The world's top cell phone maker Nokia calmed jittery investors on Thursday by reaffirming its forecast for the handset market and saying visibility was improving, sending its shares higher.

January-March sales fell 27 percent as the economic downturn sapped demand for new phones, with the firm reporting a historic 12-million-euro ($15.79 million) loss before taxes, its first-ever quarterly pretax loss.

The cell phone market is facing its toughest year ever in 2009, with Nokia repeating its forecast for market volumes to fall around 10 percent.

But Nokia shares gained a much as 10 percent, cheered by the firm holding steady on its outlook after a grim quarter marked by mostly negative news. At 1143 GMT (7:43 a.m. EDT) the share was up 8.2 percent at 10.96 euros.

Nokia Chief Executive Olli-Pekka Kallasvuo said the amount of unsold cellphones in stores and warehouses had decreased substantially in the quarter.

(This) has also resulted in the demand picture becoming more predictable as we enter the second quarter, he said.

Nokia's Chief Financial Officer Rick Simonson told Bloomberg TV it was too early to call the bottom of the market. To cope with slowing demand Nokia has focused on cost cuts in early 2009, slashing jobs across its operations while also halting the use of subcontractors in phone manufacturing.

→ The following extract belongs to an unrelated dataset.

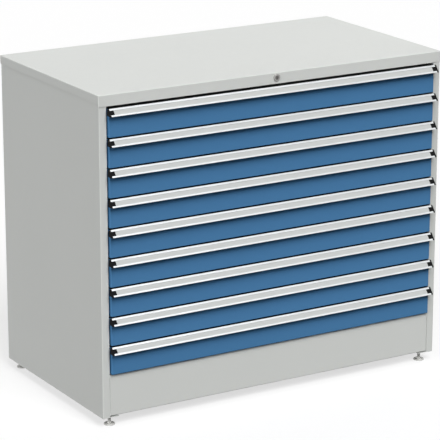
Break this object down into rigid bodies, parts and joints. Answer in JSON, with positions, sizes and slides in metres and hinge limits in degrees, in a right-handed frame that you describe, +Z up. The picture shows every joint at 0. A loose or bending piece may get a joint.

The margin at the handset unit fell to 10.4 percent in the quarter, but beat analysts' average forecast of 8.6 percent.

I think the key number is the handset margin which is above 10 percent, and that's better than expected, said analyst James Dawson from Morgan Stanley.

And holding the guidance with kind of a reasonable tone in the outlook statement will probably be taken relatively bullishly, Dawson said.

HOLDING STEADY

Nokia repeated that the underlying operating margin at its key phones unit would top 10 percent in the first half of the year, and be in the range of 13-19 percent for the second half.

Nokia said it expects the market fall to slow in the second half of the year.

Although it's another poor performance we maintain our belief that Nokia is in a stronger relative position than its competitors with greater margins and the significant advantage of scale and distribution, said CCS Insight analyst Geoff Blaber.

Sony Ericsson has said it will report a massive first quarter loss on Friday, with smaller rival Motorola also struggling.

Nokia cut its network infrastructure market outlook, saying it expected a contraction of some 10 percent in euro terms in 2009 versus a previous call for a fall of 5 percent or more. The comments sent shares in Swedish rival Ericsson lower.